Copy nothing but the lines below running from the line containing "# The imported" through the line containing "bpy.data.objects.remove(obj)", both end lines included.

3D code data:

>> START

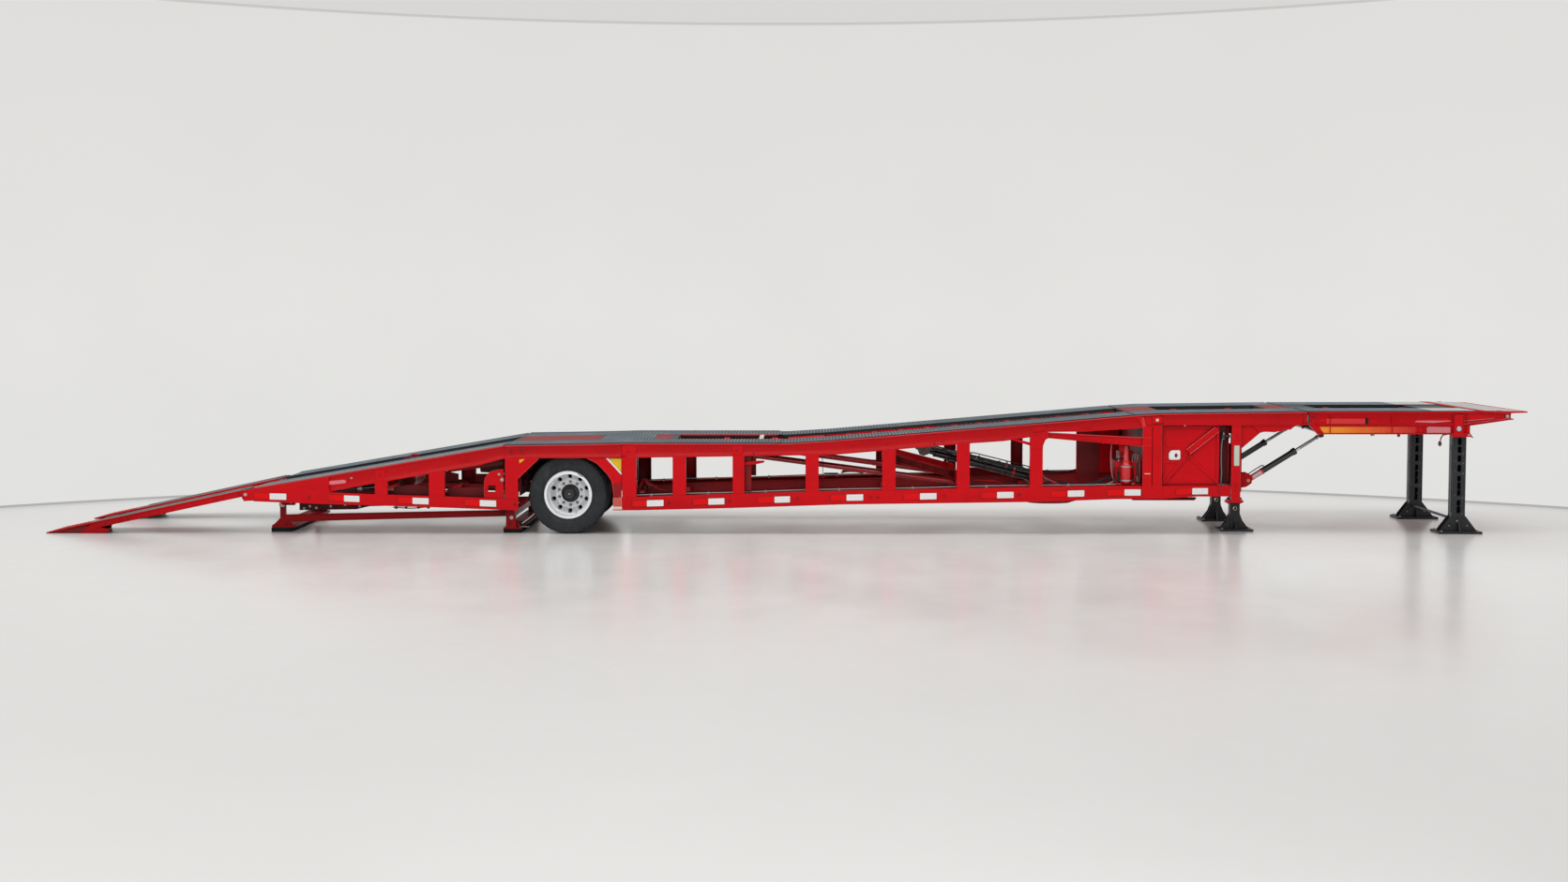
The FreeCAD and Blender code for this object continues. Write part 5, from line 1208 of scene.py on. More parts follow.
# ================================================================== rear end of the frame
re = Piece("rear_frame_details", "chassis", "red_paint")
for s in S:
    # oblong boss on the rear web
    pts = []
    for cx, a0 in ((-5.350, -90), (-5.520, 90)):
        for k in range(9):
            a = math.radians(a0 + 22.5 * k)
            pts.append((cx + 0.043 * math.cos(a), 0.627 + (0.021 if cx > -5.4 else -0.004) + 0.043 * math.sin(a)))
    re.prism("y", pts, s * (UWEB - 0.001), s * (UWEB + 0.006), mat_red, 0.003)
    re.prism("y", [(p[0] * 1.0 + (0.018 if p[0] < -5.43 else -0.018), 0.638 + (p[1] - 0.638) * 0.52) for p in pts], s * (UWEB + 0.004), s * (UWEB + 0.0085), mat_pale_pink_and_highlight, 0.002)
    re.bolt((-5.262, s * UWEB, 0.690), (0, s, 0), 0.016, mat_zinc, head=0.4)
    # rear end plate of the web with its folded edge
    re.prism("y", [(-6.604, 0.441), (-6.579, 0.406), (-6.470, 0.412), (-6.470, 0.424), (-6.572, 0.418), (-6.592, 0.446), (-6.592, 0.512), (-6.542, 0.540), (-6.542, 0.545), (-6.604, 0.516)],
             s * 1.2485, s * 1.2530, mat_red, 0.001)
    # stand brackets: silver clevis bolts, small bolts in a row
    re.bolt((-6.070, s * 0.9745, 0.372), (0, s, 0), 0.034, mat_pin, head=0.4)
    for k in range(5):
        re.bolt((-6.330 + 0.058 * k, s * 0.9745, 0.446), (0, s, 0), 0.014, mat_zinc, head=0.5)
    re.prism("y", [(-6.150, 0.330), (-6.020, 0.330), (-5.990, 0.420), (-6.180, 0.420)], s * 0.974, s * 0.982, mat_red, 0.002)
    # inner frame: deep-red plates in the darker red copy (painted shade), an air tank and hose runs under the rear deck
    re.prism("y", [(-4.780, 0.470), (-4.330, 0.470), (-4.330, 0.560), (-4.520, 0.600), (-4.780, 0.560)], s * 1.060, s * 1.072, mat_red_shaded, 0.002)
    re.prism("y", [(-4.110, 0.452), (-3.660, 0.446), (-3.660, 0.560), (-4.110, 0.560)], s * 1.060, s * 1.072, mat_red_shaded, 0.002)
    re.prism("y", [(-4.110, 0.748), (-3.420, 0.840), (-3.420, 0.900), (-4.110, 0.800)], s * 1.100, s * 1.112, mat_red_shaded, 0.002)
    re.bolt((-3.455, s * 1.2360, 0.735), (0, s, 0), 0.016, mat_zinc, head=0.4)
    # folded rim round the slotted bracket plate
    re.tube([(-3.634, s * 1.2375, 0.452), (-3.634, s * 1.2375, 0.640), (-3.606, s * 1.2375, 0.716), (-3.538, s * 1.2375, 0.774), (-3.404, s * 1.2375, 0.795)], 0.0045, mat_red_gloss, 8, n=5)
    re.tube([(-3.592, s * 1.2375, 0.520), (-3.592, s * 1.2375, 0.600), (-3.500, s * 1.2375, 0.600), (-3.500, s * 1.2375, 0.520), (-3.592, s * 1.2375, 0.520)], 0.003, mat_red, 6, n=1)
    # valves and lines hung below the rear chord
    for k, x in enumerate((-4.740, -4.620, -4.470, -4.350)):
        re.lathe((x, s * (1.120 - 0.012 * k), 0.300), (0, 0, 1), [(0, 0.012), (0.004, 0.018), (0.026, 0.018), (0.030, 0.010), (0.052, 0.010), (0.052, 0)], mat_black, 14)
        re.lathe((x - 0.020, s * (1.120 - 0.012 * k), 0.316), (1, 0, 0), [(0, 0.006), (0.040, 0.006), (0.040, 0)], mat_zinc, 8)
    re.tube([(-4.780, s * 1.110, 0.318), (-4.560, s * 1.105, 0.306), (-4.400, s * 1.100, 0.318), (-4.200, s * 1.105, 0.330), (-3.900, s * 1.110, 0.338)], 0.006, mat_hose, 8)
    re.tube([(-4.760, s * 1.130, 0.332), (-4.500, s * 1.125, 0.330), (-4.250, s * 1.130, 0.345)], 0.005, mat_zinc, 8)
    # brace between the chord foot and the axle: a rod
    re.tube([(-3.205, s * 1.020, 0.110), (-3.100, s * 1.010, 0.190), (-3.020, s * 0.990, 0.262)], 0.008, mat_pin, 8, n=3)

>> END
>> START

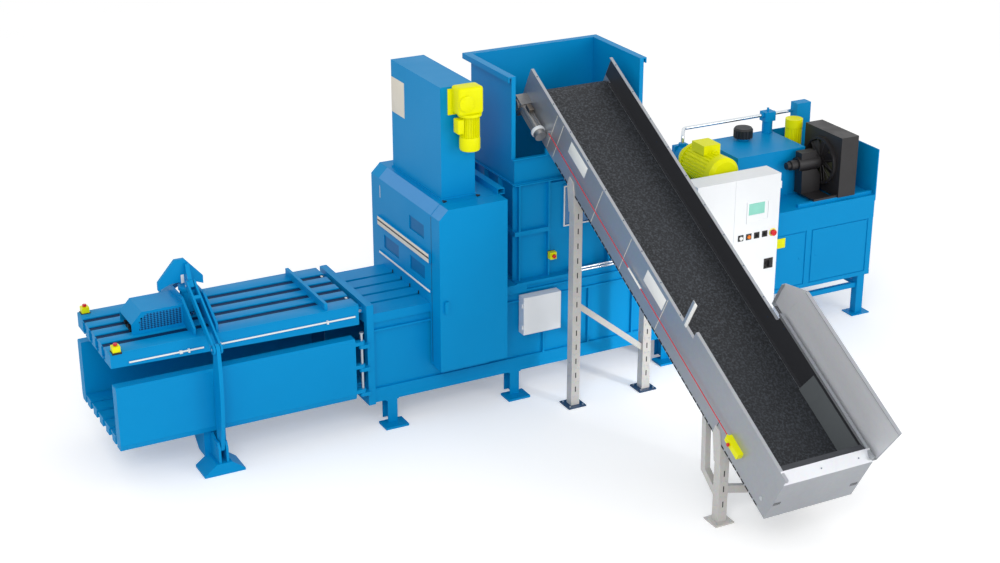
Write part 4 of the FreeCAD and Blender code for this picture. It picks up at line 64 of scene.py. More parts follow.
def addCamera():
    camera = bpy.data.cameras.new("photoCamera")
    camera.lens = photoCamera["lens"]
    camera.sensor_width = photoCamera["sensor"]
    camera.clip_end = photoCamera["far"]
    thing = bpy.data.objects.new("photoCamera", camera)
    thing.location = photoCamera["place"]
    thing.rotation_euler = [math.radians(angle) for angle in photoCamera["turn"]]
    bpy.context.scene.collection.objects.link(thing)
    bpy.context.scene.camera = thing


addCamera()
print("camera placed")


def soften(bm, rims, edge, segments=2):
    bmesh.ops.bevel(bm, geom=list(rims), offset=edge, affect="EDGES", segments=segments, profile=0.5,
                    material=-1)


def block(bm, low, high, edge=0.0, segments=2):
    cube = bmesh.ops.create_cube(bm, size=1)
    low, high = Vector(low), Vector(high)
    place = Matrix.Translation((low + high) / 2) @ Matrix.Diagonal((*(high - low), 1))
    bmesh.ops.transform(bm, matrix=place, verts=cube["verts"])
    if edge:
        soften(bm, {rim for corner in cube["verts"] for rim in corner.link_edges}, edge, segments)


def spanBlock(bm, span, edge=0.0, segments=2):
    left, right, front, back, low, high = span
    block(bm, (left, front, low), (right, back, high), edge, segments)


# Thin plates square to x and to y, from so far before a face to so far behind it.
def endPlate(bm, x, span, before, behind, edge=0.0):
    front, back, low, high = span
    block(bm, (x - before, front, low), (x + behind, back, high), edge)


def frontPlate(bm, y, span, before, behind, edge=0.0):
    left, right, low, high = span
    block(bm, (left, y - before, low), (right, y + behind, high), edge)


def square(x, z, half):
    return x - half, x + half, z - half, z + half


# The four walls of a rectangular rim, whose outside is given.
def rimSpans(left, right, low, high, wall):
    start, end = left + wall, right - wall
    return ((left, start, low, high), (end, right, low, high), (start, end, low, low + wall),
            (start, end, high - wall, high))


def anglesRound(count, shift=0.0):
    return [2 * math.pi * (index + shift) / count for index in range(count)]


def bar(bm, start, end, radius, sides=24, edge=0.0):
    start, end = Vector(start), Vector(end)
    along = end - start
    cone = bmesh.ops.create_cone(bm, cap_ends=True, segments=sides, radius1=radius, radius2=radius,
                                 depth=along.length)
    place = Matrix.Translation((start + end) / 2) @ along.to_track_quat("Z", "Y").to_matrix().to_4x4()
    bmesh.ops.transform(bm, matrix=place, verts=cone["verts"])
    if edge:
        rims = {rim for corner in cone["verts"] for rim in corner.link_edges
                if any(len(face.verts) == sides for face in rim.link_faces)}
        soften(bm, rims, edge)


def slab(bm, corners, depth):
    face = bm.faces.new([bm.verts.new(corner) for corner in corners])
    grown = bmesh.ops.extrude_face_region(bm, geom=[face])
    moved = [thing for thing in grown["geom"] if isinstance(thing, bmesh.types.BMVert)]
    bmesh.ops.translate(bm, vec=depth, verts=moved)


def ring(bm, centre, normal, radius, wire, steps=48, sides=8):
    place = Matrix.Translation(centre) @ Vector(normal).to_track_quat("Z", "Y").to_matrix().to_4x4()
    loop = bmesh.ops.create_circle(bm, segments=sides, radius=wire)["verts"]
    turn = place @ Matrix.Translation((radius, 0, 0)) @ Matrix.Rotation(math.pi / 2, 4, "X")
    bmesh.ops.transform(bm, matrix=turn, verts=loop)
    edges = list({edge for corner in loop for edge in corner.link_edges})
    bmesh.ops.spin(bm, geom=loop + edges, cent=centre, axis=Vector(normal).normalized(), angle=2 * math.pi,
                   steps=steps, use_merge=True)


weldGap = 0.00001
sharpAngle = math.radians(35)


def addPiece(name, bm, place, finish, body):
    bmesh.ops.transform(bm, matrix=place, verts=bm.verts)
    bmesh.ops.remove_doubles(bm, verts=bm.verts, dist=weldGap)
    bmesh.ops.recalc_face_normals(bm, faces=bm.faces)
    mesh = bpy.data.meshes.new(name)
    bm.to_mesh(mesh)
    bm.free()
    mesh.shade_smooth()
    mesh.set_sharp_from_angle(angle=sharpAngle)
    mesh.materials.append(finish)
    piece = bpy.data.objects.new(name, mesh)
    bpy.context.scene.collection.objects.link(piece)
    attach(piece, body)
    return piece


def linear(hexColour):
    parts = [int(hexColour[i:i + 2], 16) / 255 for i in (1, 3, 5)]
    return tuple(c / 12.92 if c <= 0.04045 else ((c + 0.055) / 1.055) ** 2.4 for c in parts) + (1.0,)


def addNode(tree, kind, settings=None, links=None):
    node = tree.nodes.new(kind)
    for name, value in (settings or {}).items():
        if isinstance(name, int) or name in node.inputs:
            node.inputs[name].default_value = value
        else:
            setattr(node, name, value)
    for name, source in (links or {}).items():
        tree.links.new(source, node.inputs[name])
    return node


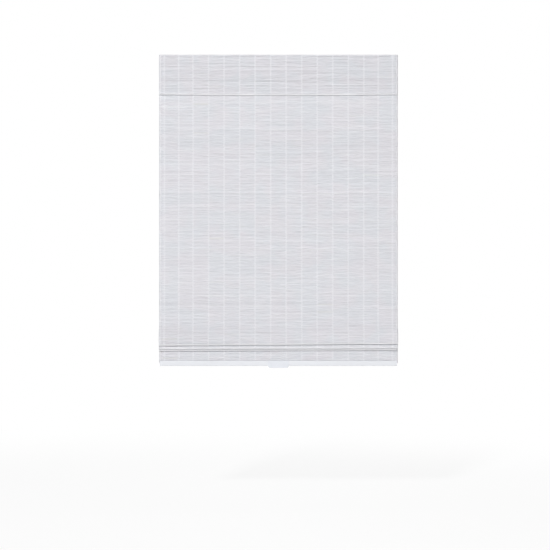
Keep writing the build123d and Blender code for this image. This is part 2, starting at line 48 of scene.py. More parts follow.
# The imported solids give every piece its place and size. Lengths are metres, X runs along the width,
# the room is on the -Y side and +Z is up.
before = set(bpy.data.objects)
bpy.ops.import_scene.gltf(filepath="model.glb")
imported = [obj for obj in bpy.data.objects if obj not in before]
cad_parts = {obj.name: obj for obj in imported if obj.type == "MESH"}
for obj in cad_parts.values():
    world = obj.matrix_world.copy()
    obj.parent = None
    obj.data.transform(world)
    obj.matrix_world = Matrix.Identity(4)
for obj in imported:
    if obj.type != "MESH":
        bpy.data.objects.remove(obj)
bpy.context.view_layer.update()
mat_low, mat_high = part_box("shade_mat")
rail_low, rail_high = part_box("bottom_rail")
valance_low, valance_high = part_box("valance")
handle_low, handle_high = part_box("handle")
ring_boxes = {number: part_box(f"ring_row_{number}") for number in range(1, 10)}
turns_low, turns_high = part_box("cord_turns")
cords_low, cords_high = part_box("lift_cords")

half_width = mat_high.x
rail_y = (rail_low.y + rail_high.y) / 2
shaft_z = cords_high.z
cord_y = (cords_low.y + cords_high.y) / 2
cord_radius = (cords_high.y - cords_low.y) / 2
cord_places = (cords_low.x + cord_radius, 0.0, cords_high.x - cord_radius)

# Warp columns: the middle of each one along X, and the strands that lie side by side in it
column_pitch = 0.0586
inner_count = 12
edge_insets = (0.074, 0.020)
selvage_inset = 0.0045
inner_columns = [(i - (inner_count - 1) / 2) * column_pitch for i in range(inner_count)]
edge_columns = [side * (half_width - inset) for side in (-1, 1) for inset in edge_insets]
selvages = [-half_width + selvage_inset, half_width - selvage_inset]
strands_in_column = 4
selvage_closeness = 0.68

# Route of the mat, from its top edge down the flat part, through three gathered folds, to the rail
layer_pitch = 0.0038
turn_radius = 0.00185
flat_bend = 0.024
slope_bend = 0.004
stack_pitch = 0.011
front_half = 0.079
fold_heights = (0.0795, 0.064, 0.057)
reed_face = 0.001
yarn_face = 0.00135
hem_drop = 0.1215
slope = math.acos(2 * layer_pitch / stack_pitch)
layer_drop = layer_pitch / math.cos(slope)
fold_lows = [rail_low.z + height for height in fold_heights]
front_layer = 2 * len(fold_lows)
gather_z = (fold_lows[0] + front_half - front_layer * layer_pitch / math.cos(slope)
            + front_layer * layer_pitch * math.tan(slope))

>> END

▸ **TASK RESULT**:
# The imported solids give every piece its place and size. Lengths are metres, X runs along the width,
# the room is on the -Y side and +Z is up.
before = set(bpy.data.objects)
bpy.ops.import_scene.gltf(filepath="model.glb")
imported = [obj for obj in bpy.data.objects if obj not in before]
cad_parts = {obj.name: obj for obj in imported if obj.type == "MESH"}
for obj in cad_parts.values():
    world = obj.matrix_world.copy()
    obj.parent = None
    obj.data.transform(world)
    obj.matrix_world = Matrix.Identity(4)
for obj in imported:
    if obj.type != "MESH":
        bpy.data.objects.remove(obj)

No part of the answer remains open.